Your task is to output the data exactly as it stands.

╔══

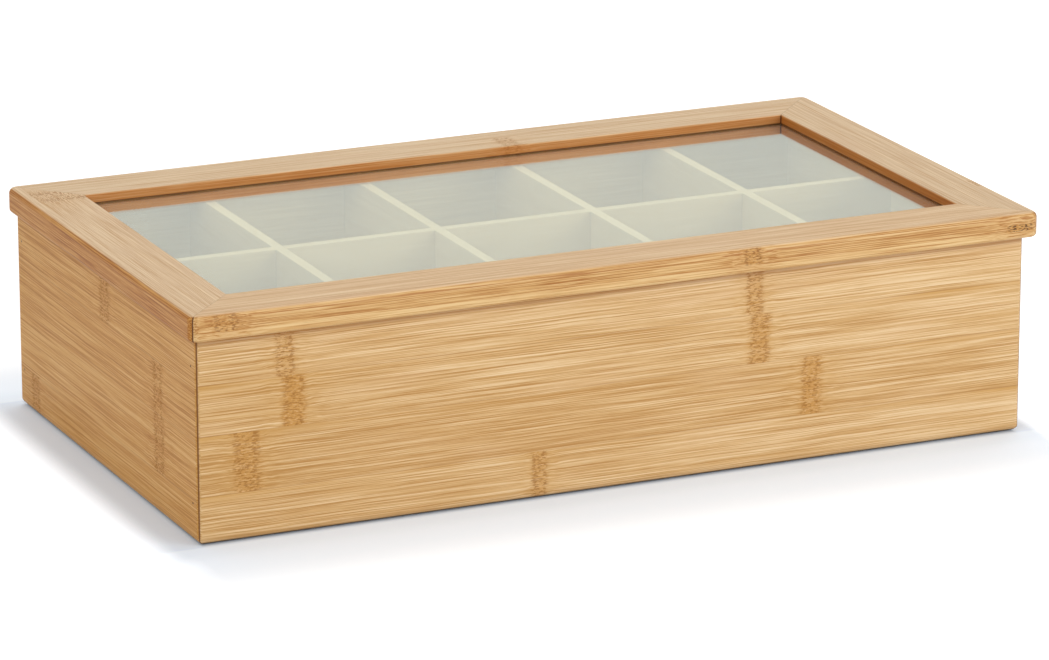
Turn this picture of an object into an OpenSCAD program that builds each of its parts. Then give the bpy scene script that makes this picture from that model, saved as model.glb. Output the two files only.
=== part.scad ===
// Tea bag box of laminated bamboo: ten compartments under a hinged lid with a clear window.
// Millimetres. +X runs along the front, -Y is the front and +Z is up. The origin is the middle
// of the whole box's footprint, lid overhang and hinges included, on the table it stands on.

/* [Body] */
// Length of the body, left face to right face
body_l = 352; // [260:1:460]
// Depth of the body, front face to back face
body_d = 199.5; // [150:0.5:280]
// Height of the body, table to lid
body_h = 82; // [60:1:120]
// Thickness of the four walls
wall_t = 8; // [7:0.5:11]
// Radius of the upright corners
corner_r = 1.8; // [0.5:0.1:3]
// Radius of the bottom edges
foot_r = 4; // [1:0.1:4.5]
// Radius of the top edges of the walls
rim_r = 0.5; // [0.2:0.1:1]

/* [Bottom panel] */
// Thickness of the bottom panel
floor_t = 4; // [3:0.5:6]
// Height of the underside of the bottom panel above the table
floor_z = 4; // [3.5:0.5:8]
// Depth of the groove in the walls that holds the bottom panel
floor_groove = 4; // [2:0.5:5]

/* [Dividers] */
// Thickness of the dividers
divider_t = 4.2; // [3:0.1:6]
// Depth of the grooves in the walls that hold the ends of the dividers
divider_groove = 3; // [2:0.5:4]
// How far the dividers stop below the top of the walls
divider_drop = 0.5; // [0.2:0.1:6]

/* [Lid] */
// Thickness of the lid rails
lid_t = 10.2; // [9:0.1:16]
// How far the lid stands out past the left and right faces
side_overhang = 4; // [1:0.5:10]
// How far the lid stands out past the front face, as a finger grip
front_overhang = 6; // [1:0.5:12]
// Width of the front rail
rail_front = 25; // [18:0.1:36]
// Width of the back rail
rail_back = 25.5; // [20:0.1:36]
// Width of the left and right rails
rail_side = 24.2; // [18:0.1:36]
// Radius of the upright corners of the lid
lid_corner_r = 4; // [2.5:0.1:5]
// Radius of the upper outside edges of the lid
lid_top_r = 2.3; // [0.5:0.1:2.4]
// Radius of the lower outside edges of the lid
lid_low_r = 1.6; // [0.3:0.1:2]
// Bevel of the upper edges around the window
window_bevel = 0.5; // [0.2:0.1:1.5]

/* [Window pane] */
// Thickness of the clear pane
pane_t = 2; // [1.5:0.1:3]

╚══

### WRITTEN RESPONSE
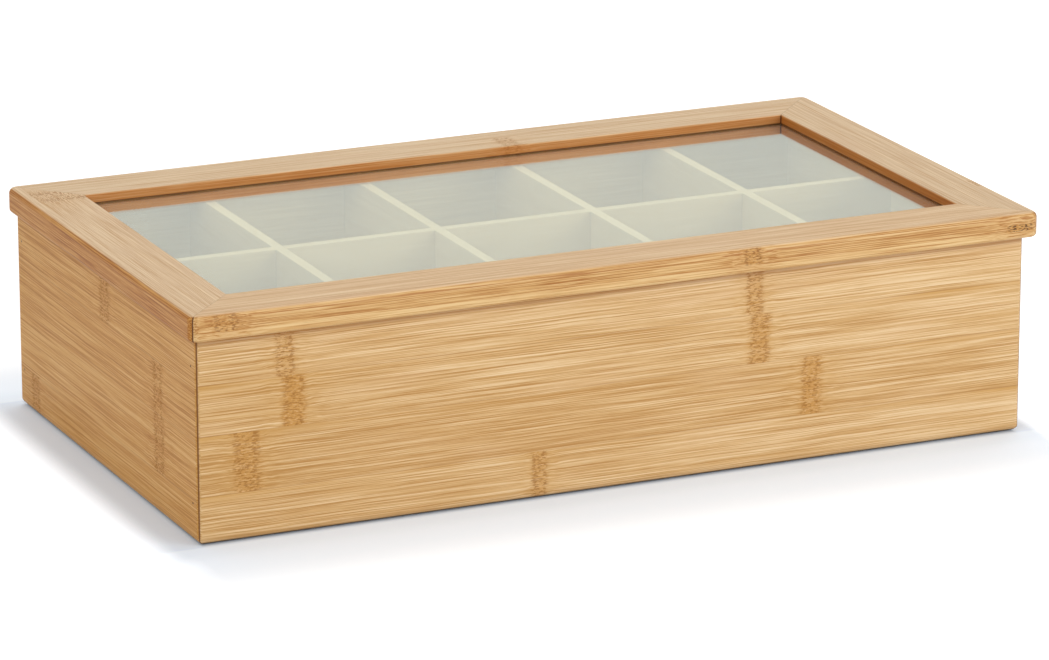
Turn this picture of an object into an OpenSCAD program that builds each of its parts. Then give the bpy scene script that makes this picture from that model, saved as model.glb. Output the two files only.
=== part.scad ===
// Tea bag box of laminated bamboo: ten compartments under a hinged lid with a clear window.
// Millimetres. +X runs along the front, -Y is the front and +Z is up. The origin is the middle
// of the whole box's footprint, lid overhang and hinges included, on the table it stands on.

/* [Body] */
// Length of the body, left face to right face
body_l = 352; // [260:1:460]
// Depth of the body, front face to back face
body_d = 199.5; // [150:0.5:280]
// Height of the body, table to lid
body_h = 82; // [60:1:120]
// Thickness of the four walls
wall_t = 8; // [7:0.5:11]
// Radius of the upright corners
corner_r = 1.8; // [0.5:0.1:3]
// Radius of the bottom edges
foot_r = 4; // [1:0.1:4.5]
// Radius of the top edges of the walls
rim_r = 0.5; // [0.2:0.1:1]

/* [Bottom panel] */
// Thickness of the bottom panel
floor_t = 4; // [3:0.5:6]
// Height of the underside of the bottom panel above the table
floor_z = 4; // [3.5:0.5:8]
// Depth of the groove in the walls that holds the bottom panel
floor_groove = 4; // [2:0.5:5]

/* [Dividers] */
// Thickness of the dividers
divider_t = 4.2; // [3:0.1:6]
// Depth of the grooves in the walls that hold the ends of the dividers
divider_groove = 3; // [2:0.5:4]
// How far the dividers stop below the top of the walls
divider_drop = 0.5; // [0.2:0.1:6]

/* [Lid] */
// Thickness of the lid rails
lid_t = 10.2; // [9:0.1:16]
// How far the lid stands out past the left and right faces
side_overhang = 4; // [1:0.5:10]
// How far the lid stands out past the front face, as a finger grip
front_overhang = 6; // [1:0.5:12]
// Width of the front rail
rail_front = 25; // [18:0.1:36]
// Width of the back rail
rail_back = 25.5; // [20:0.1:36]
// Width of the left and right rails
rail_side = 24.2; // [18:0.1:36]
// Radius of the upright corners of the lid
lid_corner_r = 4; // [2.5:0.1:5]
// Radius of the upper outside edges of the lid
lid_top_r = 2.3; // [0.5:0.1:2.4]
// Radius of the lower outside edges of the lid
lid_low_r = 1.6; // [0.3:0.1:2]
// Bevel of the upper edges around the window
window_bevel = 0.5; // [0.2:0.1:1.5]

/* [Window pane] */
// Thickness of the clear pane
pane_t = 2; // [1.5:0.1:3]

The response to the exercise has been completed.